Another cool thing - I have been stashing away two pairs of the smallest jeans I own. Mostly because I bought them, they were always too small but I couldn't bear to get rid of them. These jeans are new, but three years old. Well, this weekend I finally pulled them out. Now, for a person who had sworn off any sort of sized pants for the last two years this moment was certainly intimidating. I realize I have been walking around in stretchy leggings and dresses through the cold months, and forgiving sundresses in the warm ones. But it has been a long time since I've worn jeans. I was literally crossing my fingers as I slid the first pair on - and it buttoned and zipped with no muffin-top action! I remember about six months ago I tried them on just for the heck of it and was so upset when I could not even get them up over my lower hips. They would get to the top of my legs and that was it.

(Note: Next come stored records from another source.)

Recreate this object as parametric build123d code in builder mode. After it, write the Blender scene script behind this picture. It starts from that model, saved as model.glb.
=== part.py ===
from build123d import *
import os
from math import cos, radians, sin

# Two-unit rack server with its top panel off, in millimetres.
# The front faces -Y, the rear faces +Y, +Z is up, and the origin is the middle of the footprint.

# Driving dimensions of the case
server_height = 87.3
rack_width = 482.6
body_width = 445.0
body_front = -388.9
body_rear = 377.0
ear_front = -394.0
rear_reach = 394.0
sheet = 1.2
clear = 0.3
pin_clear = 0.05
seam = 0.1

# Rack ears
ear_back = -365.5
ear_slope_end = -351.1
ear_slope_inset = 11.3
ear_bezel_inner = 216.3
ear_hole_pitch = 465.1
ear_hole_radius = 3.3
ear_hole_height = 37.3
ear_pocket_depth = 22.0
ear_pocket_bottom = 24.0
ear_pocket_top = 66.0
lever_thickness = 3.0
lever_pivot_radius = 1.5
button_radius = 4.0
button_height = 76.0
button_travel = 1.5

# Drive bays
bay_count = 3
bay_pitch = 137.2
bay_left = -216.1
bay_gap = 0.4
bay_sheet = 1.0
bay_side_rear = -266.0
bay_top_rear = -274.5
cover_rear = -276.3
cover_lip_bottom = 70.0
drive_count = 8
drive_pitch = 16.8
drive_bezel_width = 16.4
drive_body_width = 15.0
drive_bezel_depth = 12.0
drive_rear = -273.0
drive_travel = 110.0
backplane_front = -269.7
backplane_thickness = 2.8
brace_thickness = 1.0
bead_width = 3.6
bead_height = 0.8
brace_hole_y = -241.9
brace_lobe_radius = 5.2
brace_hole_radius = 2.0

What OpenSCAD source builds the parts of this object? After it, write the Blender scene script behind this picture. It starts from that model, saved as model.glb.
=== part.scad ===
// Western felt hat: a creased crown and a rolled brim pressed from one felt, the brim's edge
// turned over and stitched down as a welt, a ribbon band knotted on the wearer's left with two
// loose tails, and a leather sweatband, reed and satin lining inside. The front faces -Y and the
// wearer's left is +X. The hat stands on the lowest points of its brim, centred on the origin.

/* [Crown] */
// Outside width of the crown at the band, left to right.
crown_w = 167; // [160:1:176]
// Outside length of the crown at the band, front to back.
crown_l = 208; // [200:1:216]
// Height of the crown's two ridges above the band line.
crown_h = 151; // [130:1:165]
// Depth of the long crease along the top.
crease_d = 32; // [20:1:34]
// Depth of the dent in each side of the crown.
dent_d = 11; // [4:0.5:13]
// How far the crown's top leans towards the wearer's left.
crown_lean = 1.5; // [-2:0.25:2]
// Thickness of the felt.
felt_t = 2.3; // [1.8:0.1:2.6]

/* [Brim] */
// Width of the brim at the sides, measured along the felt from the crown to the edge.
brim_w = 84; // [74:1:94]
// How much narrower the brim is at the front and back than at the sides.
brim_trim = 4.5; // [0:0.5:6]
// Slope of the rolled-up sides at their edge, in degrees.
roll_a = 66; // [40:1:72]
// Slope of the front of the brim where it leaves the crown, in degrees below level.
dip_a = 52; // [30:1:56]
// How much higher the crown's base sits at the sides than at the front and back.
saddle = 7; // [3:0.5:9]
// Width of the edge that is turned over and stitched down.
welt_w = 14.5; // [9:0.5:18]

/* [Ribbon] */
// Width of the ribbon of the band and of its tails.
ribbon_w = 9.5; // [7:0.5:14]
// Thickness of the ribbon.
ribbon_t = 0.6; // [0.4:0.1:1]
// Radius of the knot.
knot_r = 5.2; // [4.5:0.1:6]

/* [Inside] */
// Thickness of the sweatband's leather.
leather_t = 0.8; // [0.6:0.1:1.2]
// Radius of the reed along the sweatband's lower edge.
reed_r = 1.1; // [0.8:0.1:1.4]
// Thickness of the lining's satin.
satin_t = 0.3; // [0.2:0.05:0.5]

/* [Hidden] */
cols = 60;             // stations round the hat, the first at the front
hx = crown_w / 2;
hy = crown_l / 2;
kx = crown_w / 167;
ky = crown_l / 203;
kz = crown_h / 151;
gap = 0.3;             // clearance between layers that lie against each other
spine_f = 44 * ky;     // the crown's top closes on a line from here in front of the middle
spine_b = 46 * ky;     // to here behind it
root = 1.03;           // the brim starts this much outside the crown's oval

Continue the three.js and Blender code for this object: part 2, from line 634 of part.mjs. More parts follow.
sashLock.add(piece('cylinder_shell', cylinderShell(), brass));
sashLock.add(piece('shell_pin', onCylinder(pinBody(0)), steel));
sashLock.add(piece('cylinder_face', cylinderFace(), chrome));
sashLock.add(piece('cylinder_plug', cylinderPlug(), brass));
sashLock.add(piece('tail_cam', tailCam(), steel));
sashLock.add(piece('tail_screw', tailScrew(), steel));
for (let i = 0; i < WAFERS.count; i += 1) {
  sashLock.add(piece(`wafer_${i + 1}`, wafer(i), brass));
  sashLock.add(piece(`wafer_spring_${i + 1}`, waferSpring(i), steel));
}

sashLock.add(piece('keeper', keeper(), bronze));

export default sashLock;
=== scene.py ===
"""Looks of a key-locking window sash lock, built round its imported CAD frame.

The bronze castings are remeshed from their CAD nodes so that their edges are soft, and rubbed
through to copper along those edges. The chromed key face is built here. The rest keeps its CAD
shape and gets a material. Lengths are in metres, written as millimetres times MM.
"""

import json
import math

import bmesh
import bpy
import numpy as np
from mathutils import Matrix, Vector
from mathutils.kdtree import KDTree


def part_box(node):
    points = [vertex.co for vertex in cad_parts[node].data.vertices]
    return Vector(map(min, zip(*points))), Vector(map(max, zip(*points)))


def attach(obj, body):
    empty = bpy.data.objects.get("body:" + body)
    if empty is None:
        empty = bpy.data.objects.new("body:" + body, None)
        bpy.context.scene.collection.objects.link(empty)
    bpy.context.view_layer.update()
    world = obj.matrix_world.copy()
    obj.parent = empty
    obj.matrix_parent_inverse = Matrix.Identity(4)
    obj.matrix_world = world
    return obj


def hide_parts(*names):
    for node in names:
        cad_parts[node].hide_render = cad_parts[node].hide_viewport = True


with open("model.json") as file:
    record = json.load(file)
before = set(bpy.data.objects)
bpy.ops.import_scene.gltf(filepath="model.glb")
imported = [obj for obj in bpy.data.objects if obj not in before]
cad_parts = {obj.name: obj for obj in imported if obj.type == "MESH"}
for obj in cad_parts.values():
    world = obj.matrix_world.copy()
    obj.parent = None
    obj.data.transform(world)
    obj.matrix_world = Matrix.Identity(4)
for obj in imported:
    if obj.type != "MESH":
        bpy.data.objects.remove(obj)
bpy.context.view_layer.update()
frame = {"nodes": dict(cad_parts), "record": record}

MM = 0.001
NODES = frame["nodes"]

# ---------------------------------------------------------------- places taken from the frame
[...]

An even cooler surprise, I managed to catch a glimpse of the size tag taking them off - I swore they were a 16, but no, they were a 14!!!!. Another 10lbs and I will really be exited to be shopping for fall clothes! Considering the last sized thing I bought was a 22 (dress, not pants), this was a pretty incredible moment for me. I love that there are going to be more moments like this one, when I can physically see the size difference, in the near future. Oh ya, and the other pair was too big, it was a 16....

It's Monday and I'm going to give it all I have this week. I feel rested and ready to take it on, really push myself. As soon as I hit that 40lb mark another pic to come!